In the listing below, identify each line with the word "object" and return those lines.
--- START Entries shown ---
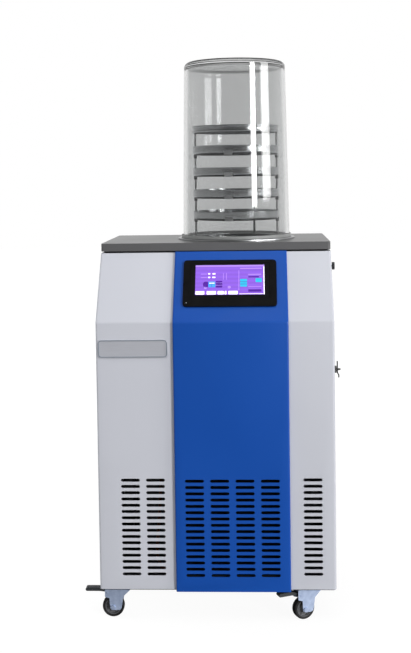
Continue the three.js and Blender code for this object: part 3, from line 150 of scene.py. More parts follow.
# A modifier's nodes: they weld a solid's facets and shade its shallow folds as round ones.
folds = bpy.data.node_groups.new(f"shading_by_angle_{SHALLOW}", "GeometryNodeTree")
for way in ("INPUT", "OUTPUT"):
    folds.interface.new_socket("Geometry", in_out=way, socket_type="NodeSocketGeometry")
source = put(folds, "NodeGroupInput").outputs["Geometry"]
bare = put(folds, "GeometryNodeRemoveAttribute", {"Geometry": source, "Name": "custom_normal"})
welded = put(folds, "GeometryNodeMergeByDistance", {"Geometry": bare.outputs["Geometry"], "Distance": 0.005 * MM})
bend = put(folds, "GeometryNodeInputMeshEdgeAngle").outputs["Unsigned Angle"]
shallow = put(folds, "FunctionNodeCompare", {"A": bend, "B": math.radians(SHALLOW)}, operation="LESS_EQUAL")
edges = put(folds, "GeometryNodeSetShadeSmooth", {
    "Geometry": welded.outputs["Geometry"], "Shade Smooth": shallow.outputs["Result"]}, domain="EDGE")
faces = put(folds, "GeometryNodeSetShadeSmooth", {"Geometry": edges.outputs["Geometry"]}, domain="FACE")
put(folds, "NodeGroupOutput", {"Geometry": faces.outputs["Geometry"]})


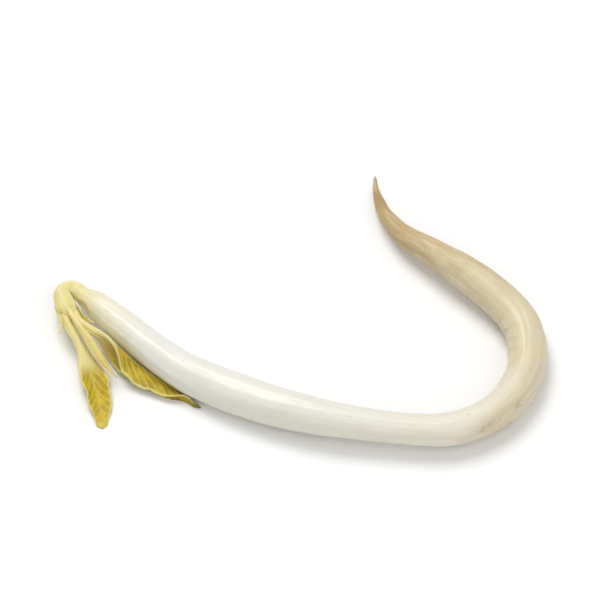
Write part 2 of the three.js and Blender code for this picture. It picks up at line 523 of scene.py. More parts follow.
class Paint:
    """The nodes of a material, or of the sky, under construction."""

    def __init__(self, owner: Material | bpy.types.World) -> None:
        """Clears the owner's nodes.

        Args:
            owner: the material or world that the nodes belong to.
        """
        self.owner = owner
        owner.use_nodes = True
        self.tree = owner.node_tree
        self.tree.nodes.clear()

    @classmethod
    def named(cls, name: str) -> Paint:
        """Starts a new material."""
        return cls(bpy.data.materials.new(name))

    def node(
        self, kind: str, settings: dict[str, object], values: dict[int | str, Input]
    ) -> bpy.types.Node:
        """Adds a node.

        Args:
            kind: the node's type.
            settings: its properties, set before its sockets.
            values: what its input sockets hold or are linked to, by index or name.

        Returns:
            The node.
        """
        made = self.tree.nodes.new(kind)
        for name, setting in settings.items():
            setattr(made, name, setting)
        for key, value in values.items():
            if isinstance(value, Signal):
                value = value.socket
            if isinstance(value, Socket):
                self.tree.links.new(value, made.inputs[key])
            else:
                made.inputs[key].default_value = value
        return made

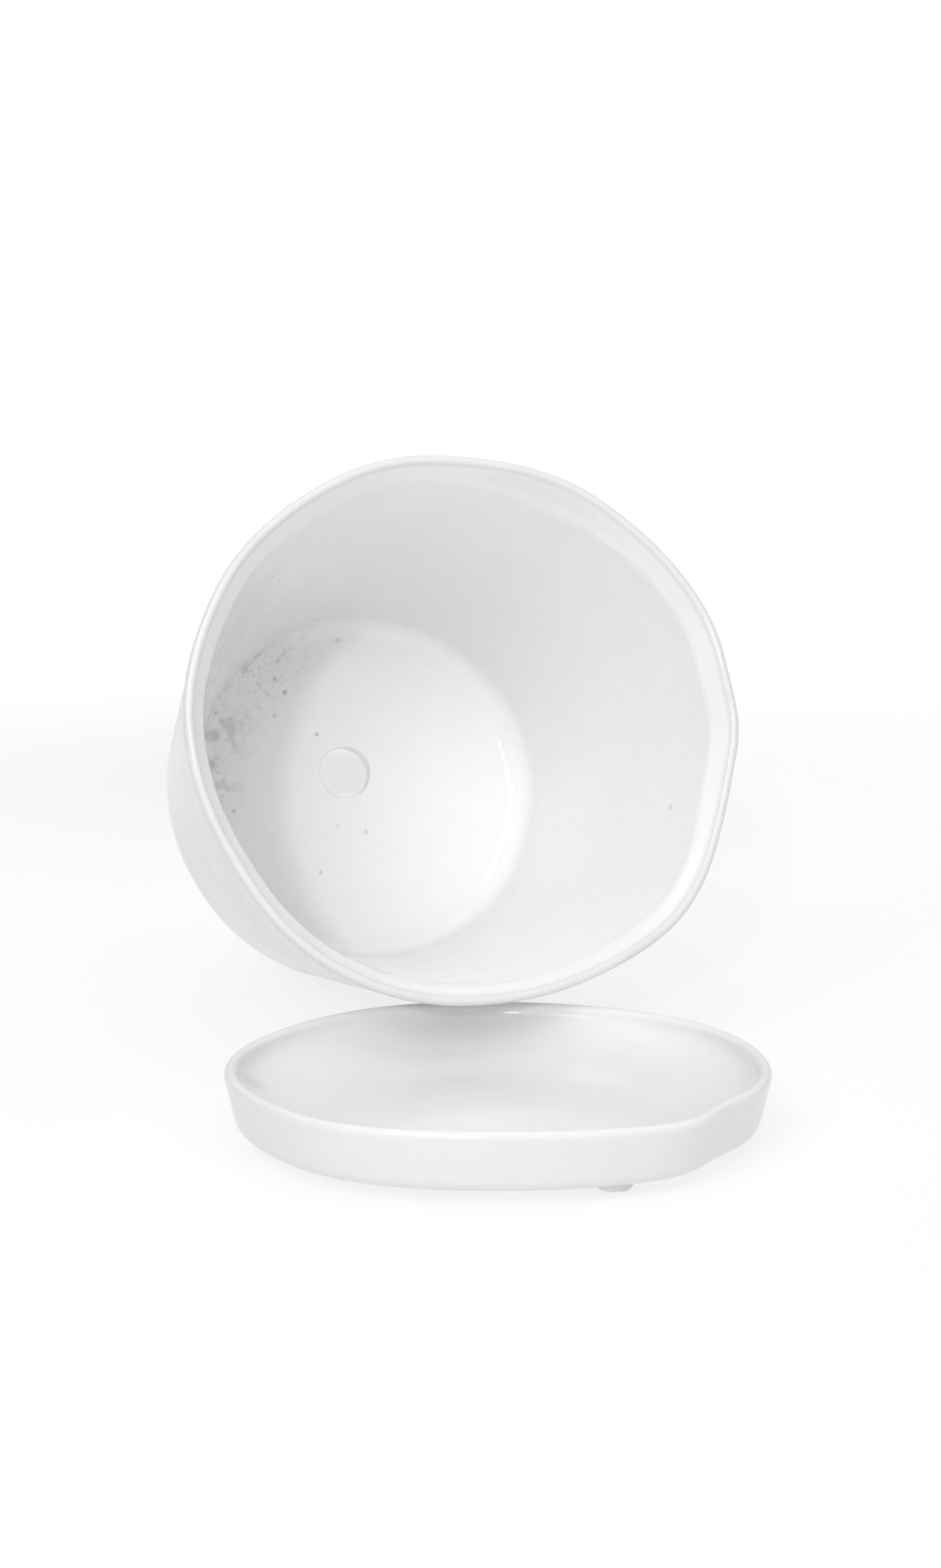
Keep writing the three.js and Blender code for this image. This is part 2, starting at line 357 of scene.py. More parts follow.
--- END Entries shown ---
- _Task result_
Continue the three.js and Blender code for this object: part 3, from line 150 of scene.py. More parts follow.
        self, kind: str, settings: dict[str, object], values: dict[int | str, Input]